=== Problem to solve ===
Repeat the whole of the data, keeping every detail the same.
>> Start Data provided
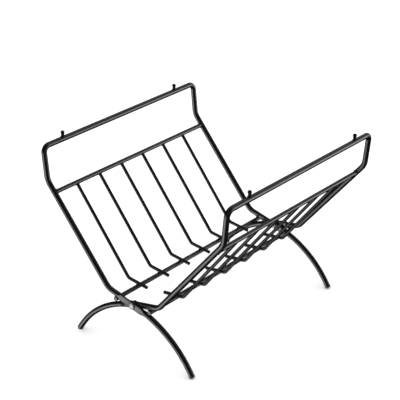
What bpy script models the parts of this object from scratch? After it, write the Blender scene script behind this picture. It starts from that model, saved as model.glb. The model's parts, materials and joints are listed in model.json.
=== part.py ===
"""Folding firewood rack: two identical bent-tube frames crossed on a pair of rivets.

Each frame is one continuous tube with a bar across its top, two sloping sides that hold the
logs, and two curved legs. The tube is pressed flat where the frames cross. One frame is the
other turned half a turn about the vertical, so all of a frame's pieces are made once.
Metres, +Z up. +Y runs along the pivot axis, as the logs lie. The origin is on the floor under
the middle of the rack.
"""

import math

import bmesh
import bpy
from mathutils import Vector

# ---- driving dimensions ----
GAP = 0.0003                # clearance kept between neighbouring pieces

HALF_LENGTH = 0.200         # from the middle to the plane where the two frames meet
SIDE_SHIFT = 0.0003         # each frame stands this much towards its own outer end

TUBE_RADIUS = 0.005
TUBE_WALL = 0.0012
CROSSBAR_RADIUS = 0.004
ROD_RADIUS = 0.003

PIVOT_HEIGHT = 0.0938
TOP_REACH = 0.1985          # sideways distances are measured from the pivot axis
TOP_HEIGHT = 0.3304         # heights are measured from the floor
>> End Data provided
=== Exercise response ===
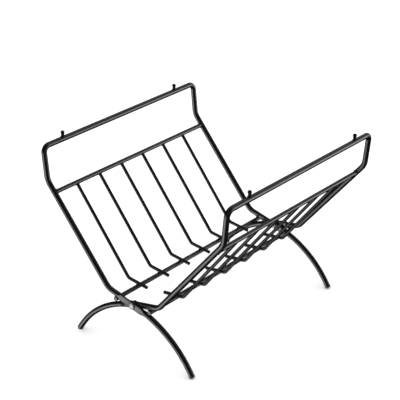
What bpy script models the parts of this object from scratch? After it, write the Blender scene script behind this picture. It starts from that model, saved as model.glb. The model's parts, materials and joints are listed in model.json.
=== part.py ===
"""Folding firewood rack: two identical bent-tube frames crossed on a pair of rivets.

Each frame is one continuous tube with a bar across its top, two sloping sides that hold the
logs, and two curved legs. The tube is pressed flat where the frames cross. One frame is the
other turned half a turn about the vertical, so all of a frame's pieces are made once.
Metres, +Z up. +Y runs along the pivot axis, as the logs lie. The origin is on the floor under
the middle of the rack.
"""

import math

import bmesh
import bpy
from mathutils import Vector

# ---- driving dimensions ----
GAP = 0.0003                # clearance kept between neighbouring pieces

HALF_LENGTH = 0.200         # from the middle to the plane where the two frames meet
SIDE_SHIFT = 0.0003         # each frame stands this much towards its own outer end

TUBE_RADIUS = 0.005
TUBE_WALL = 0.0012
CROSSBAR_RADIUS = 0.004
ROD_RADIUS = 0.003

PIVOT_HEIGHT = 0.0938
TOP_REACH = 0.1985          # sideways distances are measured from the pivot axis
TOP_HEIGHT = 0.3304         # heights are measured from the floor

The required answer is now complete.